When I told the well liked, well- respected AP
English teacher at the high school that the worst book I ever read was The Scarlett Letter, you would have
thought I impaled him with a rusty iron rail through his heart.
He said How can
you said that?
There were only two books in high school that seeped
into my everyday consciousness. The first was the obvious choice: Catcher in the Rye—with Holden Caulfield’s
neo- clarity.
But the book that haunted me even more was The Great Gatsby.
On many levels I know, and have known numerous Daisy
and Tom Buchanans as well as lots of hanger-on-ers—people who make themselves
visible only in the face of self-benefit. They are careless with their drinking
and their money and their relationships.
Their description reads: unabandoned and dissolute.
I often feel like Nick Carraway— simultaneously watching
from within and without. I am both a part
and apart.
Yet fortunately I have, and continue to know
protagonists—Gatsbys—who are eternally optimistic.

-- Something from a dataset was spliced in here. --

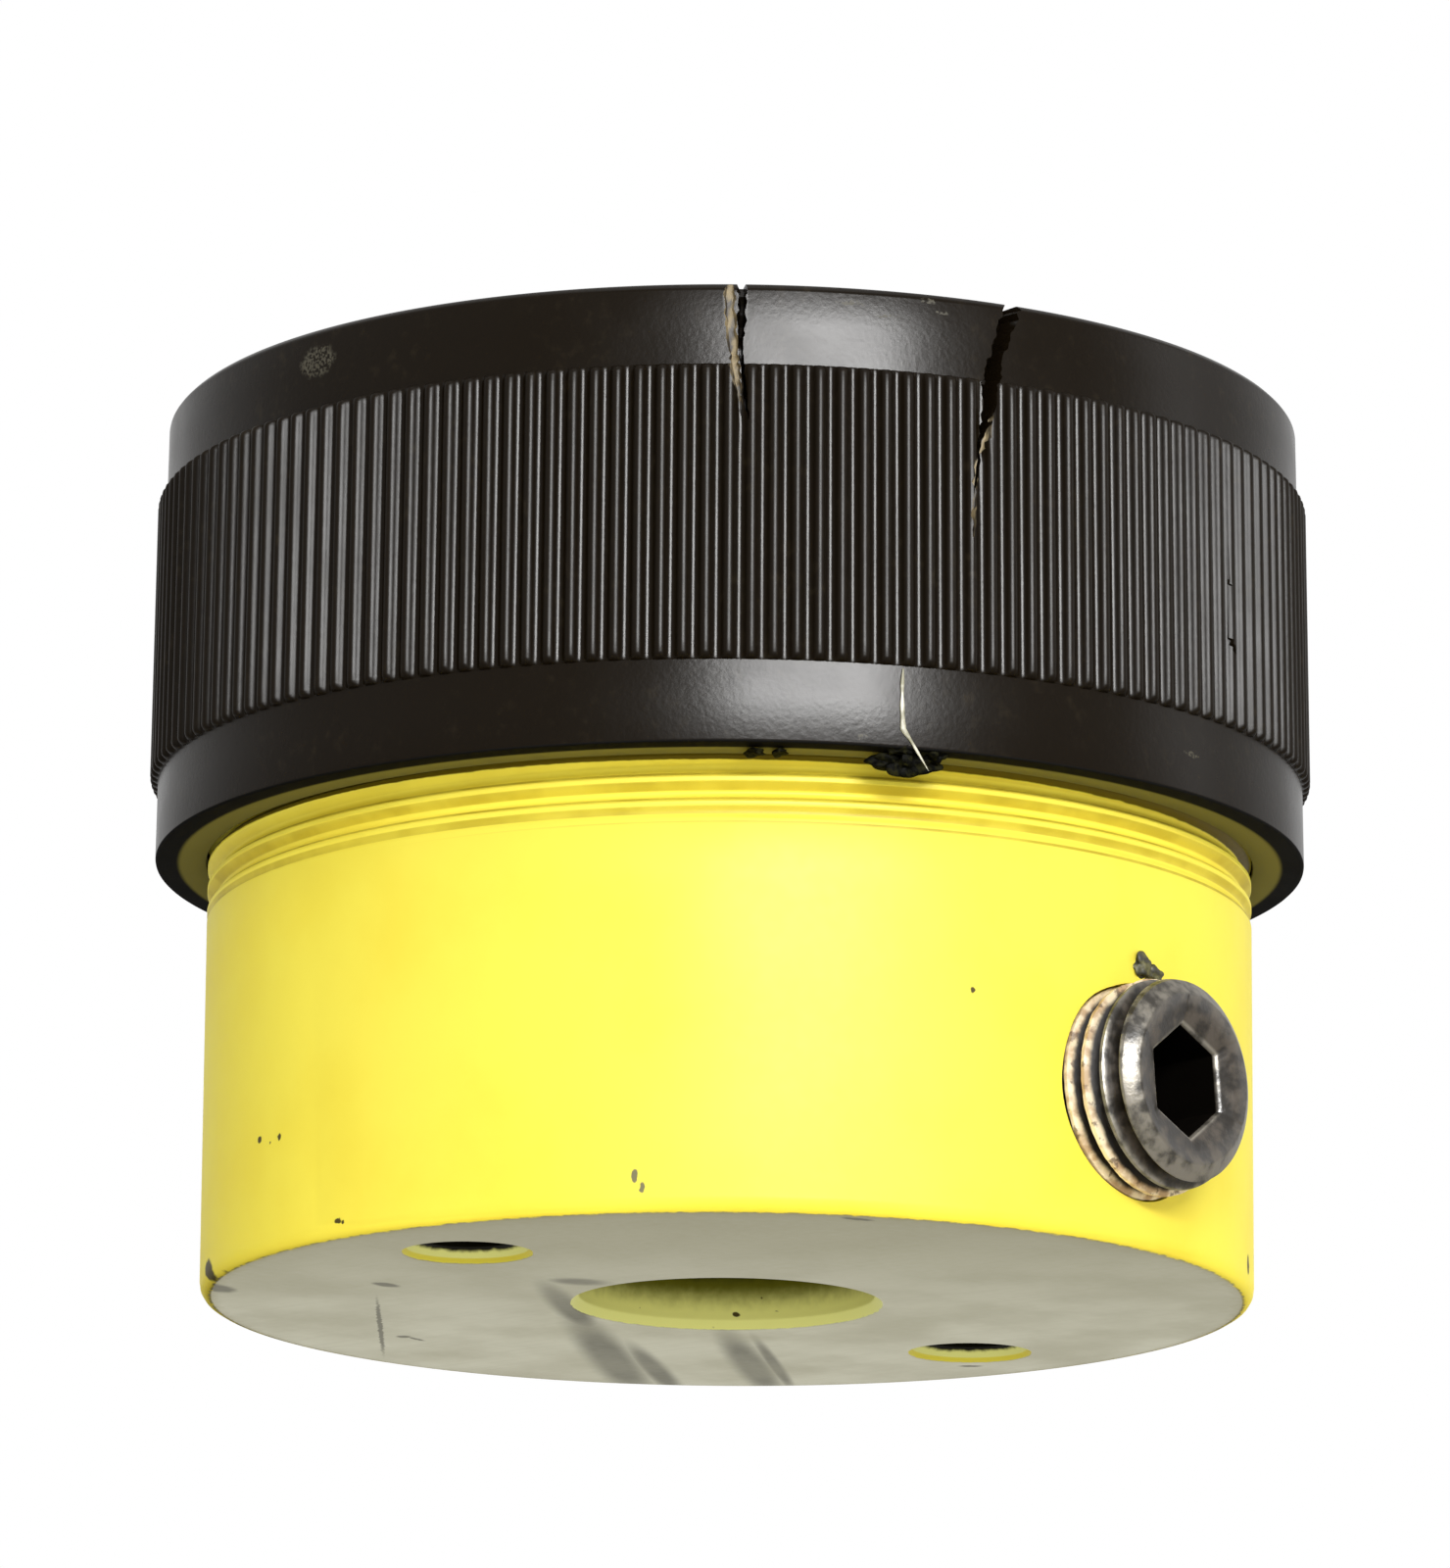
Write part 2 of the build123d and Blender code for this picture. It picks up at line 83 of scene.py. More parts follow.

Their hearts are
incorruptible.
These are the few I call my friends.
And what I would have told the well liked AP English teacher
at the high school if I had the opportunity to go back in time and clarify my
statement was that the reason I hated The
Scarlett Letter was because I cannot empathize with its characters. I find
nothing romantic about Dimmsdale, the minister who lies about his affair to
save his own soul and social standing. I see nothing appealing about a man who
allows his mistress to take solitary blame or his mistress’ submissive
acceptance. And the plot, while artfully written, renders antipathy—not
sympathy. The message was and is, regressive.
But The Great
Gatsby is different. There is everything romantic about a man who lies to
save his lover’s soul and reputation. There is everything romantic about selfless love and idealism. Comparably, our
world is little changed from the 1920’s—greed and dishonor still prevail. And Fitzgerald’s
descriptive writing as well as the plot still rings stingingly true—it is current---timeless.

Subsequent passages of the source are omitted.